Monsters University, Pixar’s prequel to its 2001 feature Monsters, Inc., about monsters who generate renewable energy from the screams of human children which follows the origins of the friendship between Mike (Billy Crystal) and Sully (John Goodman), is a lovely-looking confection with a number of terrific gags on conventional college life. But it also illustrates a problem that’s plagued a number of Pixar’s more recent outings, particularly the company’s decision to produce a number of sequels and spin-offs, rather than more original features. Pixar movies are at their best when they aren’t afraid of the darkness in relationships like marriage, the ones between parents and children, or even between friends. And Monsters University, for a story about friendship, class, and privilege, gets distracted by the bright colors of fraternity jackets, the shiny domes of campus buildings, and the thrill of intercollegiate competition, and misses out on the raw emotions of college as a result.
When we meet Mike, he’s an eager, but undersized little monster who falls in love with the idea of scaring human children for a living while on a school field trip to Monsters, Inc. After following a professional Scarer into a child’s bedroom and emerging unscathed, the pro tells the student that he’s got what it takes to sneak into and out of kids’ bedrooms, and gives Mike both a Monsters University hat and a dream. Years later, Mike arrives at school, telling his fellow passengers on the bus that “I don’t mean to get emotional, but my entire life has lead up to this point.” But the movie gains momentum when Mike gets upstaged in his first class in the scaring division of MU: while he’s giving a highly-educated answer to a question from the professor, honed by years of obsessive study, Sully shows up late to class, cages a pencil from a fellow student, and upstages Mike with a throaty roar.

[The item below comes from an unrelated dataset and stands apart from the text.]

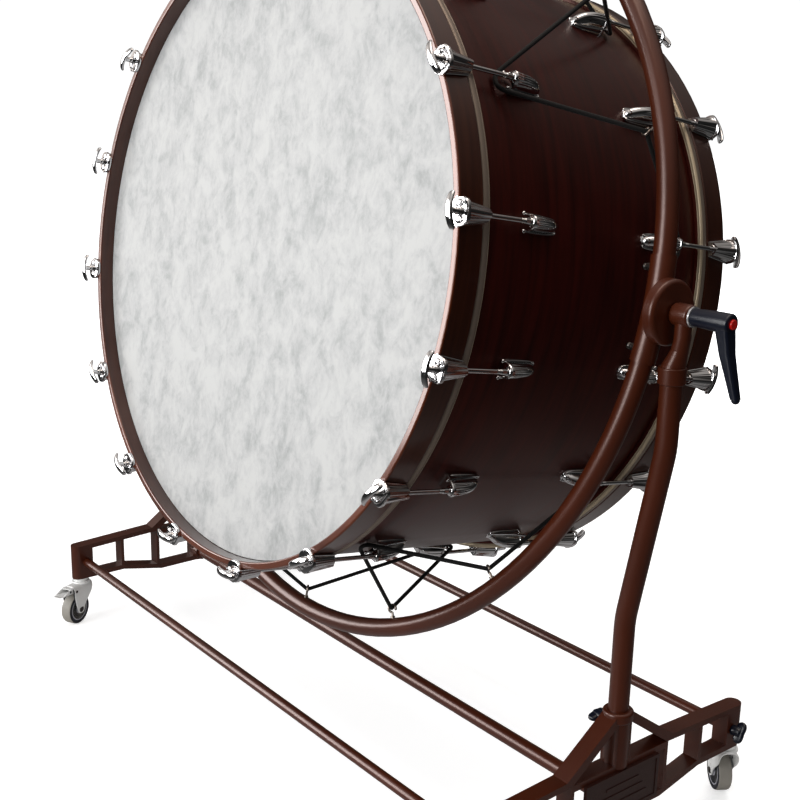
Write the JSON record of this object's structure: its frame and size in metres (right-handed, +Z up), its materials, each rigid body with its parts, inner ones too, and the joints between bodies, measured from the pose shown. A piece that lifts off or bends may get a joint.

But the movie doesn’t quite do enough to draw out their rivalry, which is not merely a question of different styles, Mike’s bookishness contrasted with Sully’s anti-intellectual go-with-your-gut approach. We learn that Sully is from a family of legendary scarers, while Mike is on work-study. While Mike constantly struggles to stand out, both because of his size and his nerdy demeanor, Sully projects effortless cool. But the movie could have done more to draw out how class plays into their respective treatment at Monsters University. When it comes to greek life, for example, Sully’s adoption by the coolest frat on campus, Roar Omega Roar, probably isn’t only a matter of the way Sully carries himself, but the movie doesn’t explore whether Sully’s father was a member, or whether members of the fraternity have more members than the comparatively-ostracized Oozma Kappas. And while there’s one scene of Mike running a floor waxer while hard at the books, Monsters University doesn’t really address how that need to work cuts into Mike’s scare practice, or how it cuts into his studying time or scaring practice. If the movie had been willing to be tougher on class and opportunity, particularly given the resonance of issues like student debt, it might have hit on some real truths about the college experience, whether human or monstrous.
Monsters University also sets up, but never quite develops a rivalry between Monsters University and Fear Tech. There’s some jawing between the professional scarers about which school is better. And Mike and Sully meet when a small animal identified as “Archie the Fear Pig. He’s Fear Tech’s mascot!” bursts into Mike’s room when he’s studying, hotly pursued by Sully. The movie might have done well to explore the contempt that some private university students show for state schools, particularly given a constant threat of washing out of the Scaring program or of expulsion from Monsters University that gives the movie much of its stakes and dramatic tension. What would it mean for Mike and Sully to have to give up the dream of Monsters University for the reality of Fear Tech?
None of this is to say that Monsters University is an outright bad movie. It looks gorgeous, it’s very funny, and a climax that’s a witty commentary on horror movies tropes is awfully enjoyable. But Pixar made its name on movies that cut to the heart. I hope that with its subsequent original movies, the company can find a way to combine its gorgeous fantasies with the human insight that so few other animation studios bother to consider.